Although Old Etonians could be found in most clubs they showed a propensity to seek each other out greater than the independent tendency of being an Oxbridge graduate, or an aristocrat, but still smaller than the tendency associated with profession or party. If Etonians are less clannish than professions and parties why is so much attention focussed on their role in forming narrow cliques instead of, for example, lawyers?
First, there are lots of them. If you are an Old Etonian you simply have, by chance, a much greater opportunity to bump into another. Second, they are sociable. They seek others to bump into. Third, they are mostly on the right. Social segregation by party does not divide them so much as it does other statuses which are more ideologically divided. Fourth, they clan. Their status as Old Etonians may make them seek each other out less than professional status or party affiliation do, but their social interest in others like them is still greater than many other statuses. The cumulative effect of these conditions makes it easy for cliques of Etonians to form even if their preference for their own kind is modest.
When expressing her concerns about Etonian cliques, Dame Helen Ghosh said that women don’t politically network. Is this true of club networks as well? Women do network as measured by club membership, but they do so much less than men. While it is not known whether the lack of female sociability results from preference or exclusion (many big clubs in the sample simply don’t permit female members) the proportion of female lords who are club members is only just over half that of men. Low rates of membership in tandem with their underrepresentation mean there are very few women in the club community.

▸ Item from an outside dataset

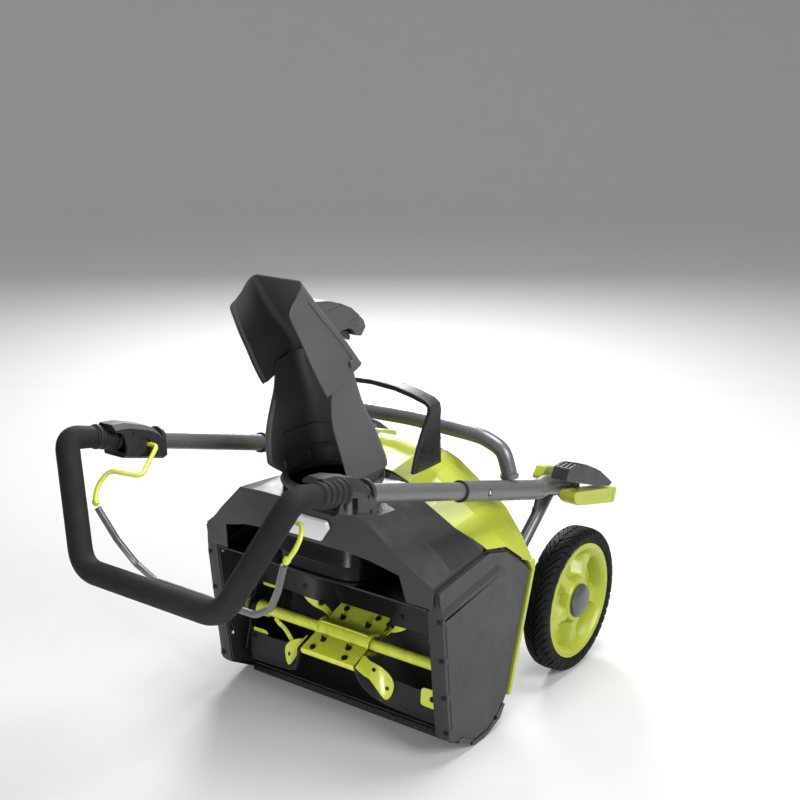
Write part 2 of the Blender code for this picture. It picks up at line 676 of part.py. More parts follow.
def build_lift_handle():
    """An arch whose legs widen towards their feet."""
    half = list(zip(LIFT_PATH, LIFT_WIDTHS))
    stations = half + [(((-x, z)), w) for (x, z), w in reversed(half)]
    sections = []
    for i, ((x, z), (middle, width)) in enumerate(stations):
        before, after = stations[max(i - 1, 0)][0], stations[min(i + 1, len(stations) - 1)][0]
        along = (Vector(after) - Vector(before)).normalized()
        across = Vector((-along.y, along.x)) * (LIFT_THICKNESS / 2)
        sections.append(
            [
                (x - across.x, middle - width, z - across.y), (x - across.x, middle + width, z - across.y),
                (x + across.x, middle + width, z + across.y), (x + across.x, middle - width, z + across.y),
            ]
        )
    place("lift_handle", rings(sections), BLACK)


# Frame, axle and wheels

FRAME_PATH = [
    (PIVOT_Y, PIVOT_Z), (0.268, 0.268), (0.236, 0.222), (0.236, 0.170), (0.290, 0.148), (WHEEL_Y, WHEEL_RADIUS),
]


def build_frame():
    for name, side in sides_of_machine():
        path = rounded([(side * FRAME_X, y, z) for y, z in FRAME_PATH], 0.04, 3)
        frame = tube(f"frame_tube_{name}", path, FRAME_RADIUS, GREY_STEEL, 12)
        inner, outer = side * (FRAME_X - 0.0095), side * (FRAME_X + 0.0130)
        pivot = (PIVOT_Y, PIVOT_Z)
        join(frame, rod("boss_tool", (inner, *pivot), (outer, *pivot), 0.0185, BLACK, 16))
        join(frame, rod("pin_tool", (side * FRAME_X, *pivot), (side * 0.2520, *pivot), 0.006, BLACK, 12))
        strap = [(0.385, 0.360), (0.414, 0.360), (0.412, 0.416), (0.385, 0.424)]
        join(frame, prism("strap_tool", strap, "x", side * 0.2508, side * 0.2537))
        hub = (WHEEL_Y, WHEEL_RADIUS)
        join(frame, rod("eye_tool", (inner, *hub), (outer, *hub), 0.0175, BLACK, 16))
        cut(frame, rod("bore_tool", (0, *hub), (side * 0.3, *hub), AXLE_RADIUS + GAP, BLACK, 12))
        foot = box(
            "foot_tool",
            (min(side * (TUB_HALF_WIDTH + GAP), side * FRAME_X), 0.224, 0.184),
            (max(side * (TUB_HALF_WIDTH + GAP), side * FRAME_X), 0.247, 0.206),
        )
        join(frame, foot)
    rod("axle", (-0.2855, WHEEL_Y, WHEEL_RADIUS), (0.2855, WHEEL_Y, WHEEL_RADIUS), AXLE_RADIUS, BARE_STEEL, 12)


def build_wheels():
    low, high = WHEEL_INNER_X, WHEEL_OUTER_X
    bead = RIM_RADIUS + GAP
    for name, side in sides_of_machine():
        tyre = [
            (low + 0.004, bead), (low, 0.132), (low + 0.004, 0.142), (low + 0.012, WHEEL_RADIUS),
            (high - 0.012, WHEEL_RADIUS), (high - 0.004, 0.142), (high, 0.132), (high - 0.004, bead),
        ]
        rim = [
            (low + 0.006, RIM_RADIUS), (high - 0.004, RIM_RADIUS), (high - 0.006, 0.106), (high - 0.022, 0.096),
            (high - 0.018, 0.045), (high - 0.008, 0.042), (high - 0.008, AXLE_RADIUS + GAP),
            (low + 0.002, AXLE_RADIUS + GAP), (low + 0.002, 0.022), (low + 0.024, 0.026),
            (low + 0.022, 0.098), (low + 0.006, 0.108),
        ]
        cap = [
            (high - 0.0075, 0.0), (high - 0.0075, 0.036), (high - 0.002, 0.034), (high + 0.007, 0.022), (high + 0.007, 0.0),
        ]
        for part, profile, finish, sides in (
            ("tyre", tyre, RUBBER, 32), ("rim", rim, LIME, 32), ("hub_cap", cap, GREY_STEEL, 20),
        ):
            turned(f"wheel_{part}_{name}", [(side * x, r) for x, r in profile], WHEEL_Y, WHEEL_RADIUS, finish, sides)
    for name, side in sides_of_machine():
        cap = bpy.data.objects[f"wheel_hub_cap_{name}"]
        line = ((0, WHEEL_Y, WHEEL_RADIUS), (side * 0.286, WHEEL_Y, WHEEL_RADIUS))
        cut(cap, rod("socket_tool", *line, AXLE_RADIUS + GAP, BLACK, 12))


# Handle pivots

COVER_OUTLINE = [
    (0.290, 0.432), (0.304, 0.454), (0.332, 0.455), (0.431, 0.414), (0.488, 0.372), (0.470, 0.369), (0.404, 0.391),
]
LEVER_OUTLINE = [(0.326, 0.390), (0.334, 0.3975), (0.508, 0.3570), (0.495, 0.326), (0.345, 0.366), (0.330, 0.376)]
NUT_OUTLINE = [(0.330, 0.408), (0.352, 0.430), (0.404, 0.414), (0.400, 0.3920), (0.372, 0.3925)]
LEVER_HINGE = (0.272, 0.3365, 0.384)


def build_pivots():
    for name, side in sides_of_machine():
        prism(f"pivot_cover_{name}", COVER_OUTLINE, "x", side * 0.2540, side * 0.2890, CHARCOAL)
        hinge = (side * LEVER_HINGE[0], LEVER_HINGE[1], LEVER_HINGE[2])
        prism(f"cam_lever_{name}", LEVER_OUTLINE, "x", side * 0.2545, side * 0.2900, LIME, hinge)
        prism(f"pivot_nut_{name}", NUT_OUTLINE, "x", side * 0.1890, side * 0.2115, LIME)
    cable = [(0.216, 0.2155, 0.300), (0.218, 0.245, 0.318), (0.220, 0.290, 0.352), (0.2205, 0.302, 0.384)]
    tube("control_cable", rounded(cable, 0.03, 4), 0.003, BLACK, 8)


# Folding handle


def build_rails():
    pivot = (PIVOT_Y, PIVOT_Z)
    origin = (0, *pivot)
    for name, side in sides_of_machine():
        front = rod(
            f"front_rail_{name}", rail_point(side, RAIL_FRONT_Y - 0.035), rail_point(side, 0.110), RAIL_RADIUS, GREY_STEEL, 16, origin
        )
        bore = rod("bore_tool", rail_point(side, -0.4), rail_point(side, 0.3), RAIL_RADIUS - 0.0015, BLACK, 16)
        cut(front, bore)
        kink = [(0.268, rail_z(0.268)), (0.286, 0.4060), (0.318, 0.4060), (0.392, 0.386)]
        path = [rail_point(side, 0.012)] + [(side * RAIL_X, y, z) for y, z in kink]
        rear = tube(f"rear_rail_{name}", rounded(path, 0.02, 2), RAIL_SOCKET_RADIUS, GREY_STEEL, 16, origin)
        join(rear, rod("lug_tool", (side * 0.2195, *pivot), (side * 0.2425, *pivot), 0.0205, BLACK, 16))
        socket = rod("socket_tool", rail_point(side, -0.1), rail_point(side, 0.252), RAIL_RADIUS + GAP, BLACK, 16)
        cut(rear, socket, rod("hole_tool", (0, *pivot), (side * 0.3, *pivot), 0.0063, BLACK, 12))
        button_line = (side * (RAIL_X + 0.012), BUTTON_Y, rail_z(BUTTON_Y))
        out_line = (side * (RAIL_X + 0.0215), BUTTON_Y, rail_z(BUTTON_Y))
        for rail in (front, rear):
            beyond = (side * 0.3, BUTTON_Y, rail_z(BUTTON_Y))
            cut(rail, rod("button_hole_tool", (side * RAIL_X, *beyond[1:]), beyond, 0.0043, BLACK, 12))
        rod(f"snap_button_{name}", button_line, out_line, 0.004, BARE_STEEL, 12, button_line)
    half = [(0.2300, 0.4420), (0.222, 0.474), (0.209, 0.505), (0.180, 0.520), (0.150, BRACE_Z - 0.006)]
    path = [(x, BRACE_Y, z) for x, z in half] + [(0, BRACE_Y, BRACE_Z)] + [(-x, BRACE_Y, z) for x, z in reversed(half)]
    brace = tube("cross_brace", rounded(path, 0.03, 2), 0.015, GREY_STEEL, 12, origin)
    for side in (1, -1):
        rail = rod("rail_tool", rail_point(side, 0.1), rail_point(side, 0.3), RAIL_SOCKET_RADIUS + GAP, BLACK, 16)
        cut(brace, rail)


BUTTON_Y = 0.082
HOUSING_OUTLINE = [
    (-0.379, 0.570), (-0.3795, 0.624), (-0.350, 0.621), (-0.262, 0.586), (-0.2520, 0.570), (-0.2535, 0.525), (-0.262, 0.520),
]
HOUSING_INNER_X, HOUSING_OUTER_X = 0.200, 0.262
GRIP_START = (0.2390, -0.3600, 0.5940)
GRIP_CORNER = (0.245, -0.450, 0.614)
GRIP_LOW = (0.152, GRIP_FRONT_Y, GRIP_LOW_Z)
START_BUTTON = (-0.333, 0.568)


def grip_path(start):
    half = [start, GRIP_CORNER, GRIP_LOW]
    other = [(-x, y, z) for x, y, z in reversed(half)]
    return rounded(half + other, 0.055, 6)


def build_grip():
    origin = (0, PIVOT_Y, PIVOT_Z)
    bail = (BAIL_Y, BAIL_Z)
    for name, side in sides_of_machine():
        housing = prism(
            f"grip_housing_{name}", HOUSING_OUTLINE, "x", side * HOUSING_INNER_X, side * HOUSING_OUTER_X, CHARCOAL, origin
        )
        start = (RAIL_FRONT_Y - 0.037)
        cut(housing, rod("rail_tool", rail_point(side, start), rail_point(side, 0.1), RAIL_RADIUS + GAP, BLACK, 16))
        mouth = [(side * p[0], p[1], p[2]) for p in (GRIP_START, GRIP_CORNER)]
        step = (Vector(mouth[0]) - Vector(mouth[1])).normalized() * 0.002
        cut(housing, rod("grip_tool", Vector(mouth[0]) + step, mouth[1], GRIP_TUBE_RADIUS + GAP, BLACK, 12))
        cut(housing, rod("wire_tool", (side * 0.15, *bail), (side * 0.214, *bail), 0.0040, BLACK, 10))
    button = rod(
        "start_button", (0.2545, *START_BUTTON), (0.2650, *START_BUTTON), 0.009, LIME, 16, (0.2545, *START_BUTTON)
    )
    button_hole = rod("hole_tool", (0.2490, *START_BUTTON), (0.3, *START_BUTTON), 0.0095, BLACK, 16)
    cut(bpy.data.objects["grip_housing_left"], button_hole)
    tube("grip_tube", grip_path(GRIP_START), GRIP_TUBE_RADIUS, GREY_STEEL, 12, origin)
    foam = tube("foam_grip", grip_path((0.2413, -0.4000, 0.6029)), FOAM_RADIUS, FOAM, 12, origin)
    cut(foam, tube("core_tool", grip_path(GRIP_START), GRIP_TUBE_RADIUS + GAP, BLACK, 12))


WIRE_PATH = [
    (0.2120, BAIL_Y, BAIL_Z), (0.187, BAIL_Y, BAIL_Z), (0.157, -0.370, 0.541), (0.212, -0.391, 0.546),
    (0.221, -0.419, 0.523), (0.207, -0.429, 0.4965),
]
BAR_PATH = [(0.2050, -0.4280, 0.4925), (0.179, -0.414, 0.438), (0.151, -0.400, 0.396), (0.112, -0.393, 0.371)]


def build_bail():
    origin = (0, BAIL_Y, BAIL_Z)
    for name, side in sides_of_machine():
        path = [(side * x, y, z) for x, y, z in WIRE_PATH]
        tube(f"bail_wire_{name}", rounded(path, 0.010, 3), 0.0035, LIME_STEEL, 8, origin)
    path = BAR_PATH + [(-x, y, z) for x, y, z in reversed(BAR_PATH)]
    tube("bail_bar", rounded(path, 0.02, 3), 0.006, GREY_STEEL, 10, origin)


build_auger_housing()
build_side_plates()
build_auger()
build_motor()
build_top_cover()
build_rear_cover()
build_rear_housing()
build_battery()
build_duct()
build_chute()
build_lift_handle()
build_frame()
build_wheels()
build_pivots()
build_rails()
build_grip()
build_bail()
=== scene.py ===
"""The finished look of the cordless snow blower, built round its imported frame, in metres.

The front faces -Y, +X is the machine's left, +Z is up."""

import json
import math

import bmesh
import bpy
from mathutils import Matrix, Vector


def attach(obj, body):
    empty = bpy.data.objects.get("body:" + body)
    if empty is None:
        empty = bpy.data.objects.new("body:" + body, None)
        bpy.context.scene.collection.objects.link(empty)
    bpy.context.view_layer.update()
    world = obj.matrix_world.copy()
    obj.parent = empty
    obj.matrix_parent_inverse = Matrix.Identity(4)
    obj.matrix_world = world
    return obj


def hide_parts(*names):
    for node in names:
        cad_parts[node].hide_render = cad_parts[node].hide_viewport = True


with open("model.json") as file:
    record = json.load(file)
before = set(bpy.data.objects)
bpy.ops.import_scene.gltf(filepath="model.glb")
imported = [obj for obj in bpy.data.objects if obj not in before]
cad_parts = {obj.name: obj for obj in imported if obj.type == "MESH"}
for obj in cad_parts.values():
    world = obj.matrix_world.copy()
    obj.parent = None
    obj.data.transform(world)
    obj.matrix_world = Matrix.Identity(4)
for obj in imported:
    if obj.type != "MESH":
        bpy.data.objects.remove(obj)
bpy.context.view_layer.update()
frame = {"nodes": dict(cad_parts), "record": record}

# Materials

GLOSS_DRIFT = 0.06  # how far roughness wanders either way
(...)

As well as being scarce, women showed little propensity to seek each other out. Visible signs of female clustering at some clubs are assignable to other variables such as lack of choice of clubs to join due to institutionalised gender exclusion and party segregation. Female status in the club community bestows a mirror image of the Etonian; women are underrepresented in the Lords, they are less sociable in the club community, they are highly ideologically divided and they don’t seek each other out. For all these reasons the formation of female group identity in the club community, and perhaps in wider elite circles as well, is necessarily hampered.
Leisure structures grant us a view of elites’ social preferences in a world less fettered by the social, economic and political demands of modern societies. If the preferences are strong enough to bend the wills of leaders in the competitive arena of the British state then they should be observable in an environment more conducive to their expression. The social structure of the Lords club community conforms little to monolithic representations of united elites as drawn by commentators as diverse as C Wright Mills or Peter Oborne. Clubs ostensibly offer British elites neutral sites where cordial relations can flourish but multiple forces rooted in party, gender, education, hedonism and occupation contribute to a differentiated and divided social structure of convivial relations.